The Turtle’s Shell

“God is our refuge and strength, an ever-present help in trouble.” Psalm 46:1

From my forthcoming book Jesus Walks: A Field Guide for Spiritual Conversations in Nature.

For Katie

This morning I came upon a friendly painted turtle on the road and pulled over to help him to safety. Yesterday I joined several other cars pulled over to watch another more daring Good Samaritan helping a large and intimidating snapping turtle across the highway to his wetland destination. My late cousin Scotty was a life-long turtle rescuer, known for the dozens of shelled creatures in distress he had saved from certain peril.

What is it about turtles that evoke such concern and compassion? 

Turtles have lessons to teach us if we slow down to a turtle’s pace and ponder them. “Slow and steady wins the race,” we learn from Aesop’s Fable The Turtle and the Hare. “Take a walk with a turtle, and behold the world in pause,” remarks Bruce Feiler. “Try to be like the turtle – at ease in your own shell,” urges Bill Copeland. James Bryan Conant says, “Behold the turtle; he makes progress only when he sticks his neck out.” Turtles are often observed for their relative helplessness, as in the popular remark: “Anytime you see a turtle up on top of a fence post, you know he had some help.”

I think we have a soft underbelly for turtles because we see something of a our own fragile selves in these vulnerable creatures. Like them, we’re trying to keep up in a fast-paced world, but often withdrawing into a shell of self-protection. We too are slowly plodding our way through life, instinctually drawn toward the water of life over yonder but in danger of being crushed along the way. Turtles are a paradox like us—equal measures vulnerable and needy, yet one of few creatures who carry their home and a place of refuge with them wherever they go. 
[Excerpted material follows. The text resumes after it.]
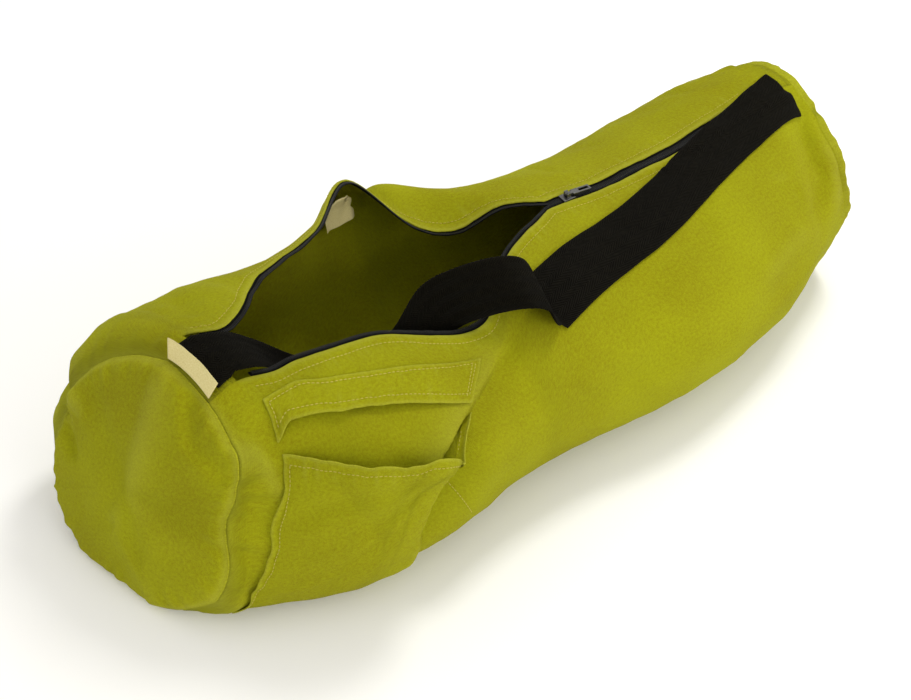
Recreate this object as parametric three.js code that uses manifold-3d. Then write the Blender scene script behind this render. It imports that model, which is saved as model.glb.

Does this mobile shelter give turtles something the Son of God lacked? Jesus said, “Foxes have dens and birds have nests, but the Son of Man has no place to lay his head” (Matt 8:20). Was Jesus’ without a home, without a safe shell-ter to retreat to when the storms of life hit? I don’t think so. 

Thomas Moore says, “Like turtles, we carry our homes with us as we move from place to place, all homes mobile, because home is ultimately located in a deep recess of the soul.” Jesus walked dangerous roads and faced threatening storms with a different kind of mobile shelter always with him: the Father’s loving protection. His mobile spiritual home more than made up for his lack of physical shelter. 

Remember the scene of the disciples at sea in the storm? They looked scared and naked, like turtles without a shell. Meanwhile, Jesus rests soundly and securely inside the shell of the God’s “peace that surpasses understanding” (Phil 4:7). He was covered by the truth of Psalm 46:1: “God is our refuge and strength, an ever-present help in trouble.”

What would we all give to have this kind of warm and cozy shell to tuck our heads into and out of as we go through our days? Well, we do!

Before Jesus ascended to the Father and left his disciples to their mission, he promised to send them something greater and more durable than a painted shell. “I will ask the Father, and he will give you another advocate [or comforter, protector] to help you and be with you forever— the Spirit of truth” (John 14:16-17).

He goes on to say that He and the Father (through the Spirit) will “come to [us] and make [their] home with [us]” (v. 24). At the risk of bending the image too far, God comes to provide us a Trinitarian shell or covering under which we can live, move and have our being. 

John’s Gospel opens with the stunning revelation that in the person of Jesus, God has moved into the neighborhood and pitched his tent (or “tabernacled”) among us (John 1:14). Or, as we might say, God has given his vulnerable creatures a shell wherein we can find shelter and loving communion with Him as we slowly make our way across the busy highways of life.

The psalmist declares, “Under his wings you will find refuge” (Psalm 91:4). He just as well could have said, “Under God’s brightly painted shell you will find shelter.”

REFLECT & DISCUSS:

  1. What are your feelings toward turtles? What traits endear you to them? How are humans like turtles? 
  1. What spiritual metaphors or lessons come to mind as you think about and observe turtles? 
  1. What do you make of Jesus’ statement about “not having a place to lay his head” (Matt 8:20)? Does your soul have safe shelter these days? Where do you seek shelter?